The human discomfort included severely constrained breathing and then bleeding through the nostrils. Such bleeding occurs when the body’s internal pressure exceeds the pressure in the cabin. Breathing in becomes difficult. Blood gushes out like gel from a toothpaste tube.

Words have gushed out too. The initial reaction has been to attribute the bloody and near-death event to human error. The widely read and the highly regarded Popular Mechanics has reported that the flight crew had forgotten to switch on the cabin pressurisation system. Popular Mechanics does not mention that the aircraft on this flight was a Boeing 737-800.

The report by Popular Mechanics separates the aircraft from the airline and its crew. It is human error. Other reports have done the same. It is human error. The common initial reaction after most accidents is to assign blame to drivers and pilots. The blame is couched and packaged in a soothing phrase: human error. The attribution to human error serves an important purpose: it rules out recklessness and sabotage.

However, the attribution to human error does not serve three important purposes: safety, comfort and speed.

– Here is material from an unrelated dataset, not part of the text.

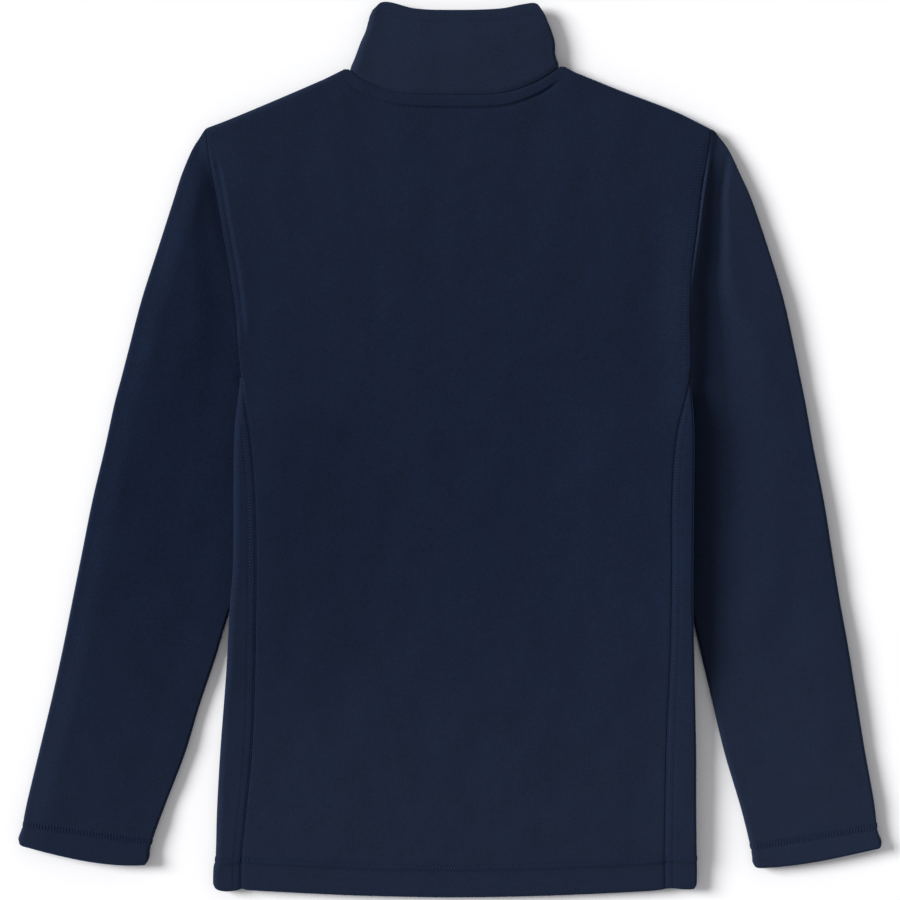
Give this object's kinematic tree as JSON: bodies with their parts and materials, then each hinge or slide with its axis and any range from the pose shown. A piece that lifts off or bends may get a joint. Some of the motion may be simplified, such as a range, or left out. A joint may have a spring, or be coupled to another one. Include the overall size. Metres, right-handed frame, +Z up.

Humankind would not have travelled this far if every road, rail and air mishap had been attributed to human errors. We would still be driving Ford Model T. We would still be flying in aircraft designed by Orville Wright and Wilbur Wright.

We are not driving the Model T nor are we flying in aircraft designed by the Wright Brothers. We are indebted to designers. Design has evolved because of the imagination of system architects. Design has evolved because designers and system architects work together to serve passengers. The original equipment manufacturers and the carriers are merely bridges that connect their intellect with the customers. Modern equipment is on the roads, on the rails and in the air because of the intellect and the integrity of designers.

The designers and the system architects are human too. They should not commit the egregious error of sitting on their hands after a mishap. Operations could have human errors occasionally. However, every report on how human error had caused a travel mishap is an opportunity to push the evolution of design further.

There should be no human error in the evolution of design. There should be no human complacency. There should be no institutional indifference. The recent bleeding event in the skies above Mumbai points to complacency and indifference at Boeing.

The airline and its flight crew on 9W 697 have been the targets for disapproval and censure. That is unsurprising. Boeing enjoys a sound global reputation. By contrast, Jet Airways has a few business problems. It is easy in such circumstances to target the airline and its crew.

India’s aviation regulator, the Directorate General of Civil Aviation (DGCA), is investigating the event. The DGCA should expand the scope of its investigation beyond maintenance, engineering services in the apron, operations and crew training. It should ask a bold question: What has Boeing done in the last decade to fit its passenger aircraft with an intelligent system to maintain atmospheric pressure inside the aircraft cabin?    

A Boeing aircraft crashed with 121 passengers in August 2005 because of loss of cabin pressure. Helios Airways flight 522 crashed from an altitude of 10,400 metres near Grammatiko in Greece. The loss in cabin pressure deprived the crew and passengers of oxygen. It cruelly and fatally incapacitated the cockpit crew of the Boeing 737-31S. The Boeing 737-31S switched on to autopilot from manual pilot. The aircraft used all the fuel and then crashed. 

Boeing’s aircraft have an autopilot system. Boeing’s intelligent systems and flights control can together overcome the incapacitation of pilot(s). Automated sensing, and feedback and feed-forward controls can fly an aircraft when its human pilots are either resting or are incapacitated. These tasks are enormously complicated. The phrase ‘fly-by-wire’ is the result of the work by intelligent designers.

If pilot incapacitation can be managed using automated sensing and control, it is wholly possible to design systems that will overcome the forgetfulness of the cockpit crew. It is surprising that Boeing has not implemented an intelligent cabin pressure maintenance solution.

It has been 13 years since that tragic crash of Helios 522. A system that continually maintains normal air pressure inside the cabin at all times should have been designed by Boeing a long while ago. Sensors and control systems that measure pressure and then modulate it to stay at a specified level are used in several industrial systems.

Two leading design engineers associated with the United States Federal Aviation Administration (FAA) have said that switching on the cabin pressure system is too basic for pilots who undergo sophisticated training. Their stance: “One cannot design systems to overcome the basic failures and forgetfulness of highly paid, highly trained pilots.”

Use of the term “cannot” points to an inability. This undermines designers. There is no such thing known as an inability. Boeing’s designers would have delivered a pressure maintenance system if Boeing had seen itself as a firm that serves flyers. Boeing’s vendors would have built an intelligent and reliable cabin pressure maintenance system if Boeing had not been complacent after the Helios crash. Boeing’s complacency and indifference have hidden a major design flaw behind the screen known as human error.